**REQUIRED TASK**
Please output the data below exactly as given, starting at its first line and stopping after the line that contains "material with its".

[CAD and scene scripts]
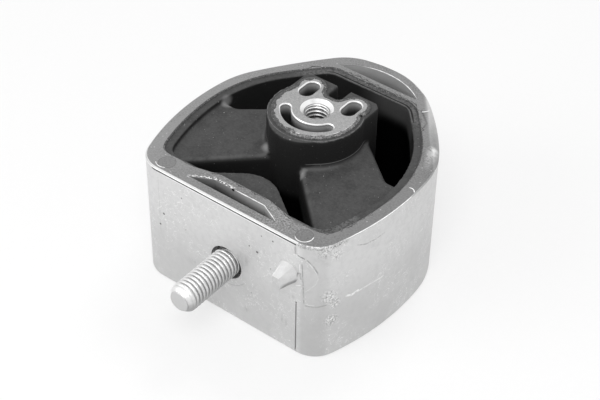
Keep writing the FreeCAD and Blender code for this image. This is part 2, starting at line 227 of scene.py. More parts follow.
# %% Finishes
class Finish(Sheet):
    """A material with its masks and patterns."""

    def __init__(self, name):
        self.material = bpy.data.materials.new(name)
        self.material.use_nodes = True
        super().__init__(self.material.node_tree)
        self.shader = self.tree.nodes["Principled BSDF"]
        place = self.node("ShaderNodeTexCoord", {}, {}, "Object")
        self.place = self.vector("SCALE", place, 1.0 / mm)
        self.x, self.y, self.z = self.parts(self.place)
        normal = self.node("ShaderNodeNewGeometry", {}, {}, "Normal")
        self.rightward, backward, self.upward = self.parts(normal)
        self.forward = 0.0 - backward
        self.colour = grey(0.0)

    def parts(self, vector):
        return [self.node("ShaderNodeSeparateXYZ", {}, {0: vector}, axis) for axis in "XYZ"]

    def noise(self, scale, detail=2.0, rough=0.5, stretch=None):
        """Noise from 0 to 1 whose grains are about one over scale, in millimetres."""
        place = self.place
        if stretch:
            place = self.vector("MULTIPLY", place, stretch)
        values = {"Vector": place, "Scale": scale, "Detail": detail, "Roughness": rough}
        return self.node("ShaderNodeTexNoise", {}, values, 0)

    def specks(self, scale, size):
        """Small round dots, one for each cell of a Voronoi pattern: 1 in a dot, 0 outside."""
        values = {"Vector": self.place, "Scale": scale}
        return self.node("ShaderNodeTexVoronoi", {}, values, "Distance").step(size, 0.4 * size)

    def spot(self, centre, radius, soft):
        """1 near a point of the part, given in millimetres, fading to 0."""
        away = self.vector("DISTANCE", self.place, centre, "Value")
        return away.step(radius + soft, radius)

    def stroke(self, points, half, soft):
        """1 along a path of straight pieces between points in millimetres, fading to 0 beside it."""
        drawn = 0.0
        for start, stop in zip(points, points[1:]):
            run = Vector(stop) - Vector(start)
            gone = self.vector("SUBTRACT", self.place, start)
            share = self.vector("DOT_PRODUCT", gone, run / run.length_squared, "Value")
            nearest = self.vector("SCALE", run, self.node("ShaderNodeClamp", {}, {0: share}))
            away = self.vector("DISTANCE", gone, nearest, "Value")
            drawn = self.most(drawn, away.step(half + soft, half))
        return drawn

    def blend(self, mask, first, second):
        """The first colour where the mask is 0 and the second where it is 1. A number is a grey."""
        first, second = (grey(c) if isinstance(c, float) else c for c in (first, second))
        settings = {"data_type": "RGBA"}
        return self.node("ShaderNodeMix", settings, {0: mask, 6: first, 7: second}, 2)

    def paint(self, share, colour):
        """Lays a colour over the finish's colour so far, as strongly as the share says."""
        self.colour = self.blend(share, self.colour, colour)

    def bump(self, height, depth):
        """Bumps of a depth in millimetres for a height from 0 to 1."""
        return self.node("ShaderNodeBump", {}, {"Height": height, "Distance": depth * mm})

    def radius_about(self, across, up):
        """The distance in millimetres from an axis, from the two offsets square to it."""
        return self.node("ShaderNodeMath", {"operation": "SQRT"}, {0: across * across + up * up})

    def paint_shade_in_depths(self, mask):
        """Painted shade: where the mask is 1 the surface is almost black, as in a deep narrow gap."""
        depth = self.node("ShaderNodeBsdfDiffuse", {}, {"Color": grey(0.002)})
        self.show_mix(mask, Amount(self, self.shader.outputs[0]), depth, "Material Output")

    def wear(self, roughness, normal, metallic=0.0):
        self.feed(self.shader.inputs["Base Color"], self.colour)
        self.feed(self.shader.inputs["Metallic"], metallic)
        self.feed(self.shader.inputs["Roughness"], roughness)
        self.feed(self.shader.inputs["Normal"], normal)


def grey(level):
    return (level, level, level, 1.0)


print("finishes ready")

# %% [markdown]
# The stage is a plain pale floor under a white sky. Rays from the camera, and reflections, see white,
# while the light that falls on the part stays at a plain level, so no colour burns out. The floor
# glows a little to the camera only, which lifts it to the white of the sky and keeps a soft shadow.

# %% Floor and sky
floor_height = cad_box[0].z - 0.02 * mm
floor_half = 2.0
floor_glow = 0.5
sky_level = 0.62


def make_sky():
    world = bpy.data.worlds.new("studio")
    bpy.context.scene.world = world
    world.use_nodes = True
    sky = Sheet(world.node_tree)
    light = sky.tree.nodes["Background"]
    light.inputs["Color"].default_value = grey(1.0)
    light.inputs["Strength"].default_value = sky_level
    white = sky.node("ShaderNodeBackground", {}, {"Color": grey(1.0)})
    sky.show_mix(sky.seen_directly(), Amount(sky, light.outputs[0]), white, "World Output")


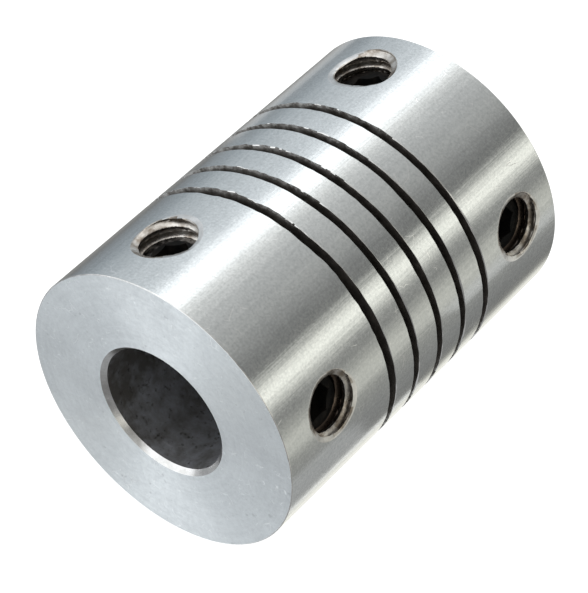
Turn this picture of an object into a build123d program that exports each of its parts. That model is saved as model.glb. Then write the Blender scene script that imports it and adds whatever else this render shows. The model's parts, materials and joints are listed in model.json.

**RESPONSE BELOW**
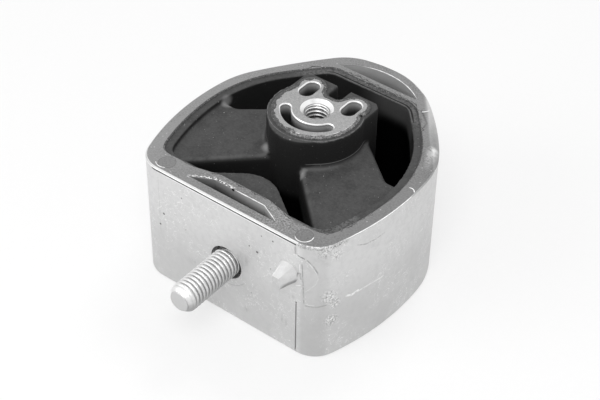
Keep writing the FreeCAD and Blender code for this image. This is part 2, starting at line 227 of scene.py. More parts follow.
# %% Finishes
class Finish(Sheet):
    """A material with its masks and patterns."""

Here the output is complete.